Task brief: Your task is to copy each line that has the word "type".

Records supplied:

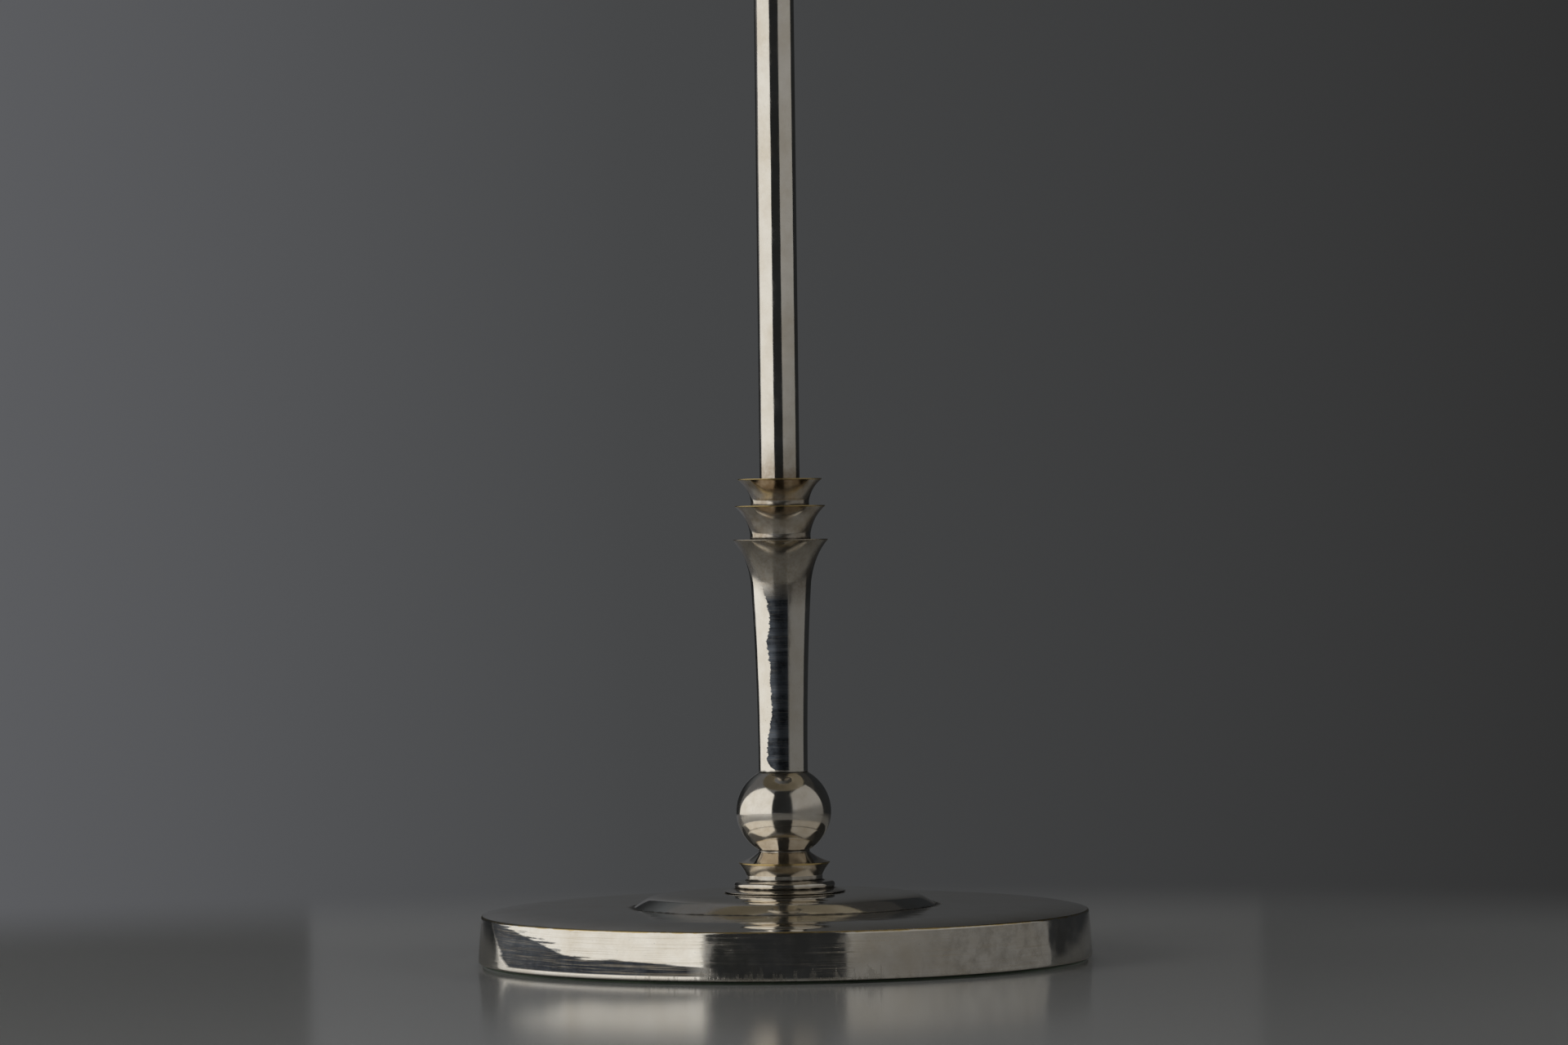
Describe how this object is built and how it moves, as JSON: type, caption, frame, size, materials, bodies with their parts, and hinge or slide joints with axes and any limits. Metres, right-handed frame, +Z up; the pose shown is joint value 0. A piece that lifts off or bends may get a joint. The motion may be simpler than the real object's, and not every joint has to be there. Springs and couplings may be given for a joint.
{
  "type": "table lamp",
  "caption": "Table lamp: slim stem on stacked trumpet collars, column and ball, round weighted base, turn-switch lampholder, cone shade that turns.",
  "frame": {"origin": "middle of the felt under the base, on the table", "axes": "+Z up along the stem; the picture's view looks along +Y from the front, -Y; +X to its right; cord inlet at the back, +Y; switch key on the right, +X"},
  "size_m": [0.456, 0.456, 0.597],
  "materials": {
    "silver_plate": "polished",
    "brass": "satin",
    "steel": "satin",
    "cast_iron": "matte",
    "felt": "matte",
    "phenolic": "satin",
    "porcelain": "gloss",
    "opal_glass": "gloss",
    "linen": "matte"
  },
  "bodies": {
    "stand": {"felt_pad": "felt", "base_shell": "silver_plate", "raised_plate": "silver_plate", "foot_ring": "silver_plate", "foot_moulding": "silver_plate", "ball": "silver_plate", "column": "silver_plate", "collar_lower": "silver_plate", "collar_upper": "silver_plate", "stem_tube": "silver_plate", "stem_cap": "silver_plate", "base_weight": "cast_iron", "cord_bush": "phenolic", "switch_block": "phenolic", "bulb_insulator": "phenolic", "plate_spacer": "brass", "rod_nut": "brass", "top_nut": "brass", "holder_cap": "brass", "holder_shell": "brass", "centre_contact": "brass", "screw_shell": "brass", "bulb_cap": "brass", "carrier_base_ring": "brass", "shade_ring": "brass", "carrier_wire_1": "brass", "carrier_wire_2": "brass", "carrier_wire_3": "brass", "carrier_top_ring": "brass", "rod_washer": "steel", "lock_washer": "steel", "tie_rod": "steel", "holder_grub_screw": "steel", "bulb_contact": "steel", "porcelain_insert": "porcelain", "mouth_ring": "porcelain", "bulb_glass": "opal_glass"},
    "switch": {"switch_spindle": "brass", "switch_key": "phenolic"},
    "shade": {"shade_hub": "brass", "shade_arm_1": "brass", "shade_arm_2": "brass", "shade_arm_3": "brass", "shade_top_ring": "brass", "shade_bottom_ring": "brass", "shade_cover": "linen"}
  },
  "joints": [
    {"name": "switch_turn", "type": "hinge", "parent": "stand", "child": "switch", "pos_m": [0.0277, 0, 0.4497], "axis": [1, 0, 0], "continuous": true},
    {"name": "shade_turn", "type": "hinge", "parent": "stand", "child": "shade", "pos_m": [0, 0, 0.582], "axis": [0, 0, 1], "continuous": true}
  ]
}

---

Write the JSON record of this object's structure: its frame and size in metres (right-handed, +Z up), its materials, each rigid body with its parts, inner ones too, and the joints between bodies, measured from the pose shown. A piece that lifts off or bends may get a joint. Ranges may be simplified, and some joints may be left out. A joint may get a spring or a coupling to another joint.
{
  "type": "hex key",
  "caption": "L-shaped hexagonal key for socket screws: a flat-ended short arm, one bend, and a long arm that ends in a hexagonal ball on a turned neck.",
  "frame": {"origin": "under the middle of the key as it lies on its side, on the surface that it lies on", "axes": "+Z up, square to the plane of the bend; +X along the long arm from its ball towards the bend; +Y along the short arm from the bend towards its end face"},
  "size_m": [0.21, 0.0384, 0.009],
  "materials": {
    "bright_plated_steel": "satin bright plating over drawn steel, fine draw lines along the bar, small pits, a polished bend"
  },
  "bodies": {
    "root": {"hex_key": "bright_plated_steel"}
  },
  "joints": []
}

---

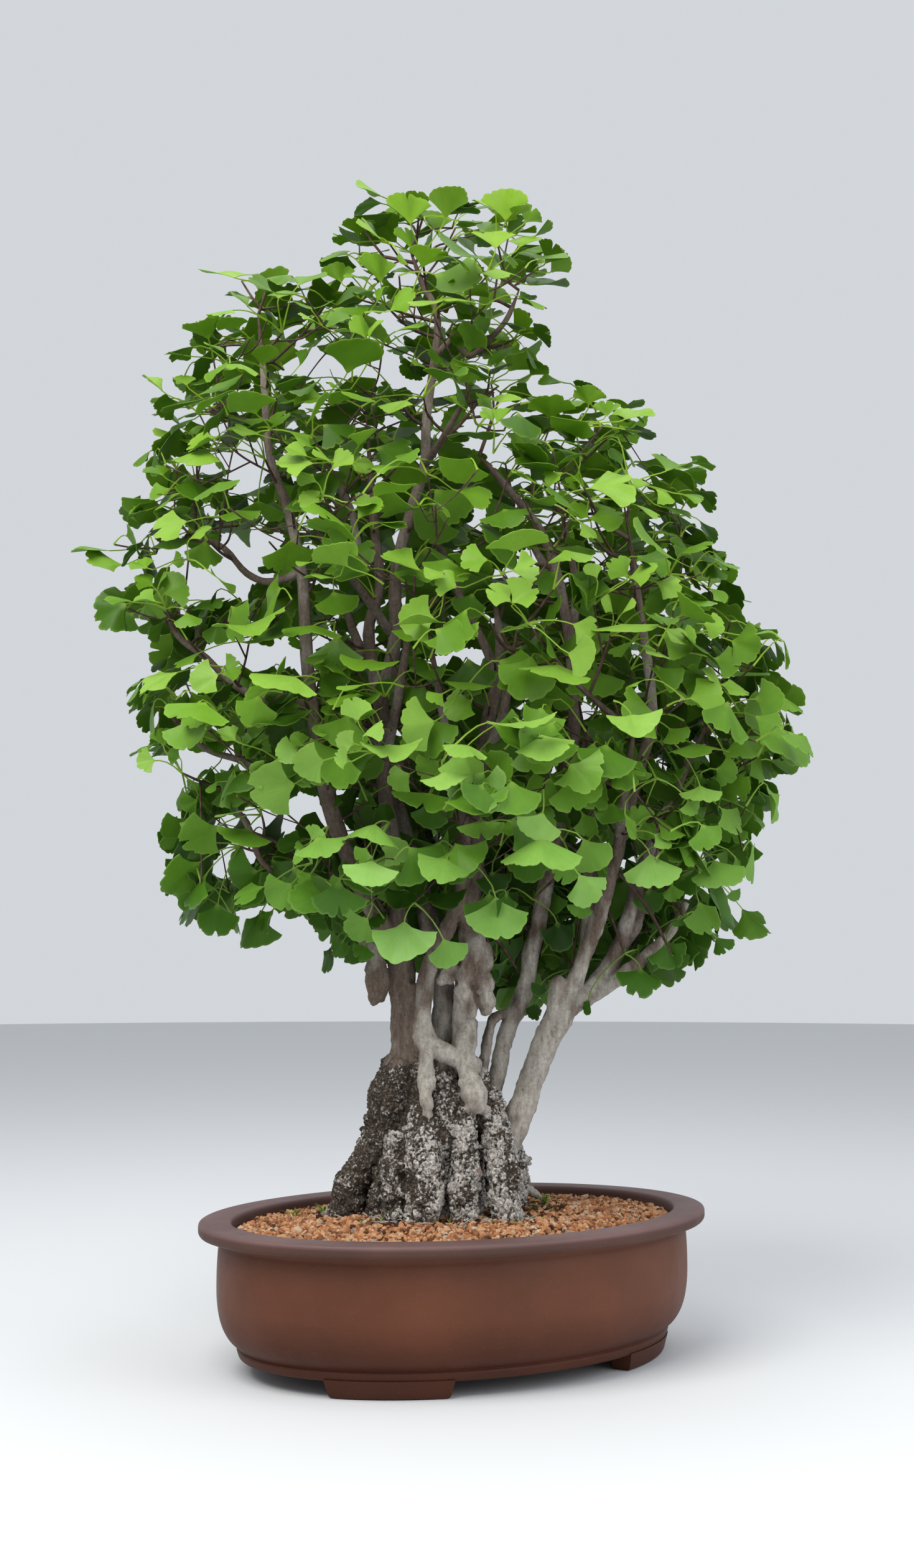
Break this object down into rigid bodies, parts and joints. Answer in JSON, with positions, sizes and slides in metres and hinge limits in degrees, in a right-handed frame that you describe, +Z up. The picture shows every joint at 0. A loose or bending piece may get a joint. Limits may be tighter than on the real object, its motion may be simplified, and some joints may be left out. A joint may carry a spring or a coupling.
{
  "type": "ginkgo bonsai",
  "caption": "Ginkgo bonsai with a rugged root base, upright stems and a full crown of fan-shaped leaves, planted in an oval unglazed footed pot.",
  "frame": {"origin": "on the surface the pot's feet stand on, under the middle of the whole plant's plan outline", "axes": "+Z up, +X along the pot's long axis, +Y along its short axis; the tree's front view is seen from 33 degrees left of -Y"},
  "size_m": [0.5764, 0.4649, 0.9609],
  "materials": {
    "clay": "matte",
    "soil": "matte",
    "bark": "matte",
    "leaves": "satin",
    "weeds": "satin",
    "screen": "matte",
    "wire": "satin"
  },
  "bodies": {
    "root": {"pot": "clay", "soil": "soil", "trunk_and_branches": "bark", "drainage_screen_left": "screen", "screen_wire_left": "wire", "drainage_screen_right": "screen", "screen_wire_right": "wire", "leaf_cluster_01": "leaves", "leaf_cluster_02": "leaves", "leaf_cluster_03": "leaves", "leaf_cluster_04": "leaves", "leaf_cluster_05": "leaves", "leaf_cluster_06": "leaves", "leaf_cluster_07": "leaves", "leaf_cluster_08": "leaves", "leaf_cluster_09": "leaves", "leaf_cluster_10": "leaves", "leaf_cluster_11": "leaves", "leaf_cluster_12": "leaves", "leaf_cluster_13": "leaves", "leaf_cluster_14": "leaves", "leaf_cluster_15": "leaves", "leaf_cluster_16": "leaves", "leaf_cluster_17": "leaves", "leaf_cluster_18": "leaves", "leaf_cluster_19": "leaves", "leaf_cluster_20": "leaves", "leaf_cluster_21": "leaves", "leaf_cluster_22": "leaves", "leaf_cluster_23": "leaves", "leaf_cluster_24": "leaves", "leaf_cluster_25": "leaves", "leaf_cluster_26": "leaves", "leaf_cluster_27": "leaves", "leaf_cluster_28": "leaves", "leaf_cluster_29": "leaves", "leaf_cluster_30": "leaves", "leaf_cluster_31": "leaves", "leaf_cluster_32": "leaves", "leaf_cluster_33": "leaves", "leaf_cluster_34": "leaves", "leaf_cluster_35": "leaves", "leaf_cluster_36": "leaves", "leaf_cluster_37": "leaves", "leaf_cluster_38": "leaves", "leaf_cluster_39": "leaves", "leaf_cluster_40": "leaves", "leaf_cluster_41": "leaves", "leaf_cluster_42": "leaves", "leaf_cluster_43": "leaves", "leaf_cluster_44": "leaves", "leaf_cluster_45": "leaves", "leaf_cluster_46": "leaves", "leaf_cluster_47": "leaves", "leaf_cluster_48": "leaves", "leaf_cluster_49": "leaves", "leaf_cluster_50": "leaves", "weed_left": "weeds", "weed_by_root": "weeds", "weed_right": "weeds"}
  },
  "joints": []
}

Expected answer:
Describe how this object is built and how it moves, as JSON: type, caption, frame, size, materials, bodies with their parts, and hinge or slide joints with axes and any limits. Metres, right-handed frame, +Z up; the pose shown is joint value 0. A piece that lifts off or bends may get a joint. The motion may be simpler than the real object's, and not every joint has to be there. Springs and couplings may be given for a joint.
  "type": "table lamp",
    {"name": "switch_turn", "type": "hinge", "parent": "stand", "child": "switch", "pos_m": [0.0277, 0, 0.4497], "axis": [1, 0, 0], "continuous": true},
    {"name": "shade_turn", "type": "hinge", "parent": "stand", "child": "shade", "pos_m": [0, 0, 0.582], "axis": [0, 0, 1], "continuous": true}
  "type": "hex key",
  "type": "ginkgo bonsai",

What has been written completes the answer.